*Work to complete:*
Pick out every line with the word "picture" and copy it.

──────────────────────────────

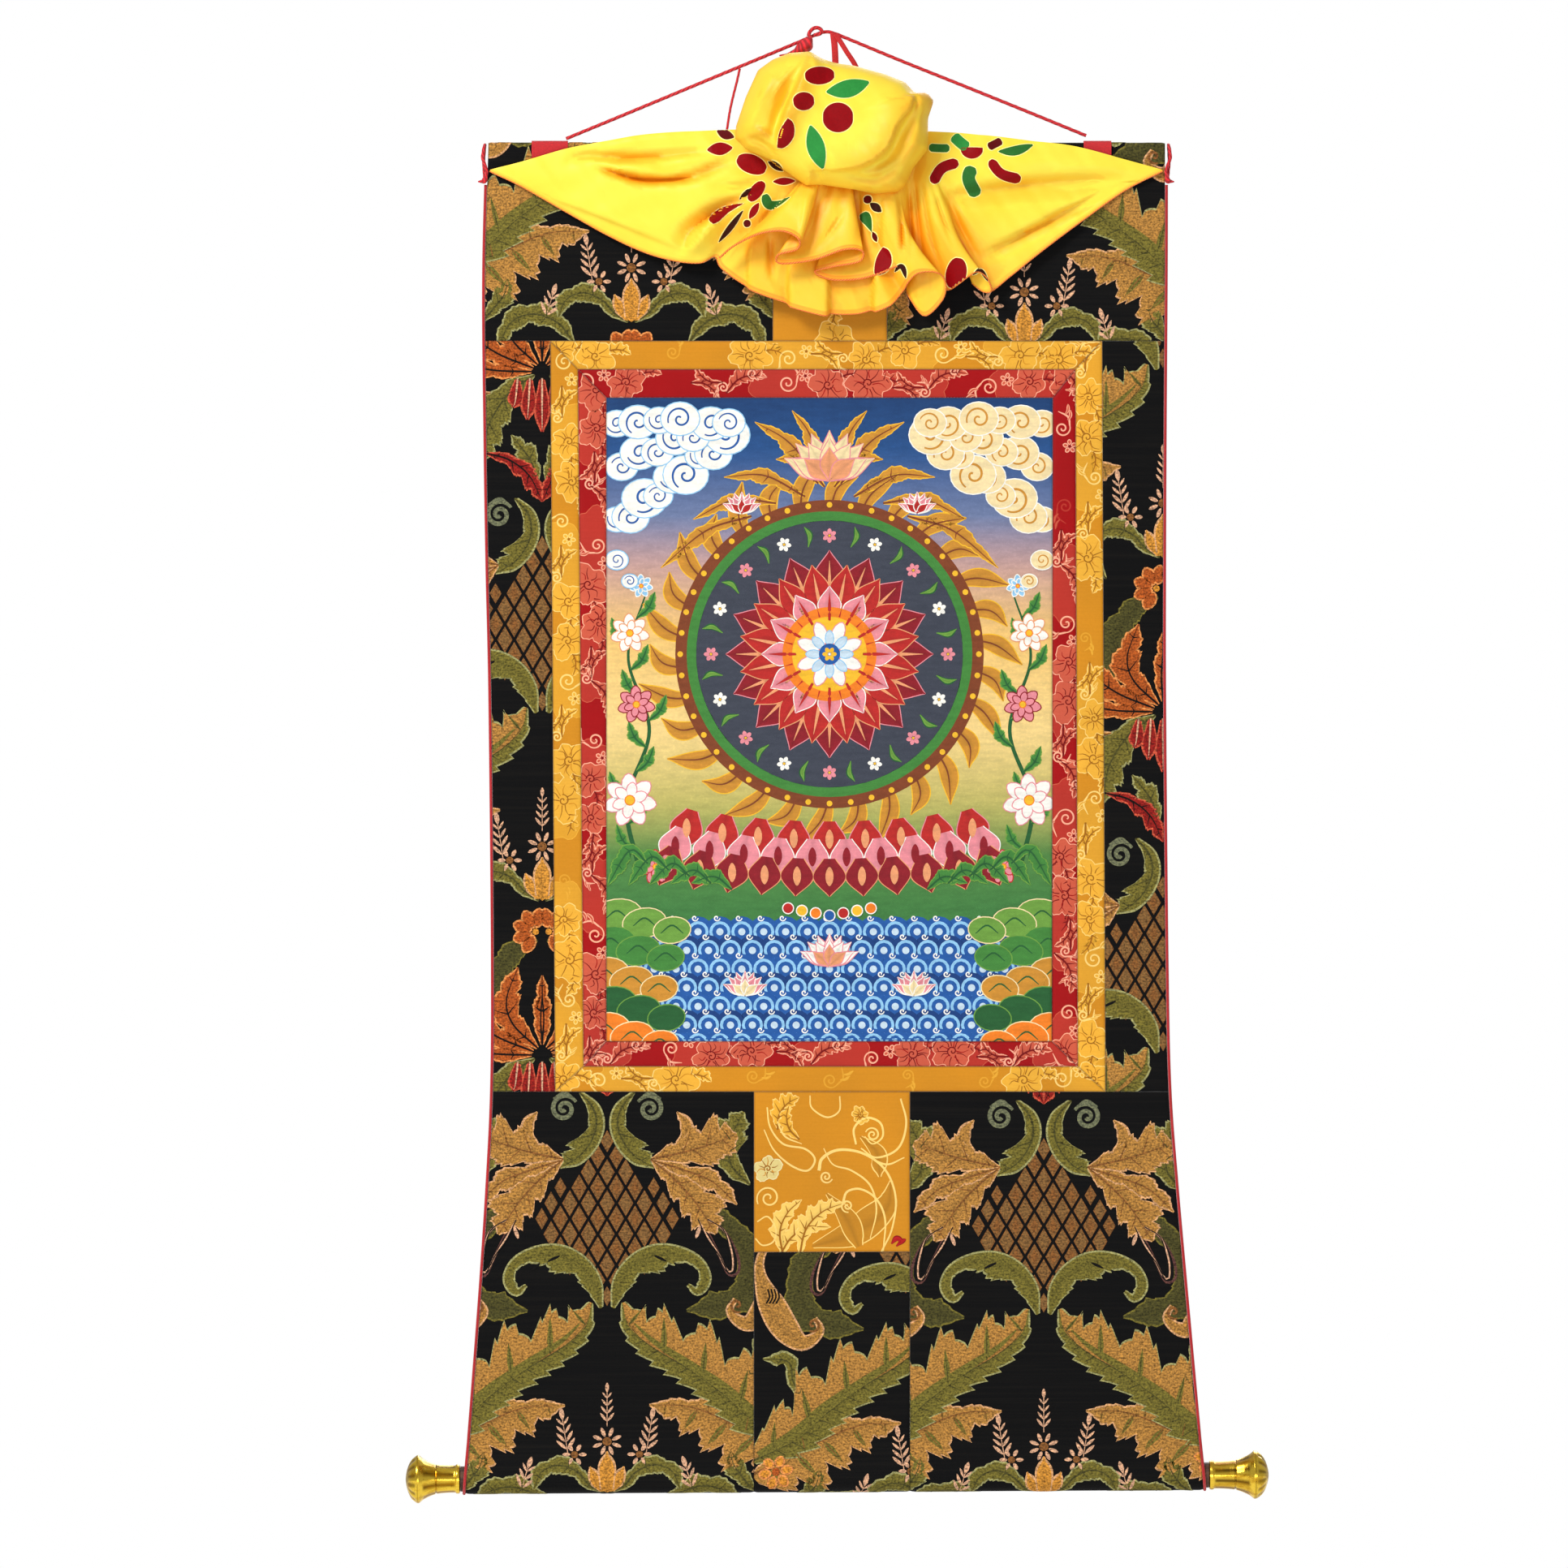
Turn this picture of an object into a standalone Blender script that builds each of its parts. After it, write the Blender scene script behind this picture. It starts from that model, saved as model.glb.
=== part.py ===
# Thangka scroll painting: brocade mount on a batten and a roller, with a bunched silk cover and its cord.
# Metres, +Z up. The front faces -Y, and the origin is the point where the cord hangs.

import math

import bpy
import bmesh
import numpy as np

MM = 0.001

# Driving sizes of the mount, in metres
CLOTH = 1.6 * MM
SILK = 1.4 * MM
GAP = 0.3 * MM
MOUNT_TOP = -88.0 * MM
FRAME_TOP = -244.5 * MM
FRAME_BOTTOM = -836.5 * MM
PIPING_RADIUS = 1.2 * MM
PIPING_DROP = 33.4 * MM
SEAM_UPPER_LEFT = -42.2 * MM
SEAM_UPPER_RIGHT = 48.0 * MM
SEAM_LOWER_LEFT = -57.0 * MM
SEAM_LOWER_RIGHT = 66.0 * MM
LOWER_SQUARE_BOTTOM = -963.0 * MM
RIPPLE = 1.8 * MM
RIPPLE_STILL = 40.0 * MM
RIPPLE_FULL_BELOW_TOP = 180.0 * MM
RIPPLE_FULL_ABOVE_ROLLER = 220.0 * MM

# Batten in the top hem
BATTEN_DEPTH = 5.0 * MM
BATTEN_HEIGHT = 16.0 * MM
BATTEN_EASE = 1.0 * MM
BATTEN_INSET = 0.5 * MM
HEM_CORNER = 2.4 * MM
HEM_STITCH_DROP = 25.0 * MM
HEM_TAIL_DROP = 34.0 * MM
HEM_RUN = 12.0 * MM

# Roller in the bottom hem, and its knobs
ROLLER_Z = -1140.4 * MM
ROLLER_TILT = 0.0054
ROLLER_RADIUS = 10.0 * MM
ROLLER_LEFT = -288.4 * MM
ROLLER_RIGHT = 301.6 * MM
ROLLER_HEM_FRONT = 28.0 * MM
ROLLER_HEM_BACK = 20.0 * MM
ROLLER_HEM_TAIL = 29.0 * MM
SPIGOT_RADIUS = 7.0 * MM
SPIGOT_LENGTH = 12.0 * MM
KNOB_LENGTHS = {"left": 43.0 * MM, "right": 47.0 * MM}
KNOB_RADIUS = 19.0 * MM

# Outer edges of the mount, piping and all: height, left edge, right edge
EDGES = np.array([
    (-80.0, -268.6, 269.6),
    (-193.0, -271.4, 269.4),
    (-321.0, -270.4, 268.6),
    (-424.0, -268.8, 268.2),
    (-526.0, -266.6, 268.2),
    (-731.0, -264.6, 270.0),
    (-833.0, -265.2, 272.2),
    (-910.0, -268.8, 277.8),
    (-987.0, -273.9, 284.6),
    (-1064.0, -279.8, 291.6),
    (-1160.0, -287.4, 300.4),
]) * MM

# Corners of the frame's three outlines: left and right at the top, left and right at the bottom, then heights
FRAME = {
    "gold": {"top": (-217.6, 217.6), "bottom": (-213.8, 220.2), "heights": (-244.5, -836.5)},
    "red": {"top": (-195.8, 196.5), "bottom": (-191.4, 198.4), "heights": (-266.9, -816.6)},
    "picture": {"top": (-173.4, 178.6), "bottom": (-173.4, 177.9), "heights": (-289.3, -796.8)},
}

# Turned outline of a knob: share of its length from the cloth outwards, share of its greatest radius
KNOB_OUTLINE = [
    (0.00, 0.56), (0.05, 0.60), (0.10, 0.565), (0.25, 0.57), (0.42, 0.61), (0.44, 0.585), (0.46, 0.63),
    (0.58, 0.73), (0.69, 0.87), (0.755, 1.00), (0.80, 0.985), (0.88, 0.84), (0.95, 0.56), (0.99, 0.24),
]

# Hanging cord, strand and ribbons
CORD_DIAMETER = 2.4 * MM
STRAND_DIAMETER = 2.0 * MM
CORD_ROUTE = [
    (-205.2, 1.0, -85.0), (-154.0, 0.6, -63.9), (-103.0, 0.3, -42.7), (-52.0, 0.0, -21.5),
    (-16.0, 0.0, -6.4), (-8.0, 0.0, -2.9), (-4.0, 0.0, -1.4), (0.0, 0.0, -0.7), (4.0, 0.0, -1.3),
    (9.0, 0.0, -3.0), (18.0, 0.0, -6.6), (60.0, 0.0, -24.0), (108.0, 0.3, -43.2), (157.0, 0.6, -63.0),
    (205.0, 1.0, -82.6),
]
STRAND_ROUTE = [
    (-68.2, -1.4, -30.0), (-70.4, -3.2, -40.0), (-73.4, -5.0, -52.0), (-76.0, -6.6, -64.0),
    (-78.2, -7.4, -78.1),
]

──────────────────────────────

*The reply:*
Turn this picture of an object into a standalone Blender script that builds each of its parts. After it, write the Blender scene script behind this picture. It starts from that model, saved as model.glb.
    "picture": {"top": (-173.4, 178.6), "bottom": (-173.4, 177.9), "heights": (-289.3, -796.8)},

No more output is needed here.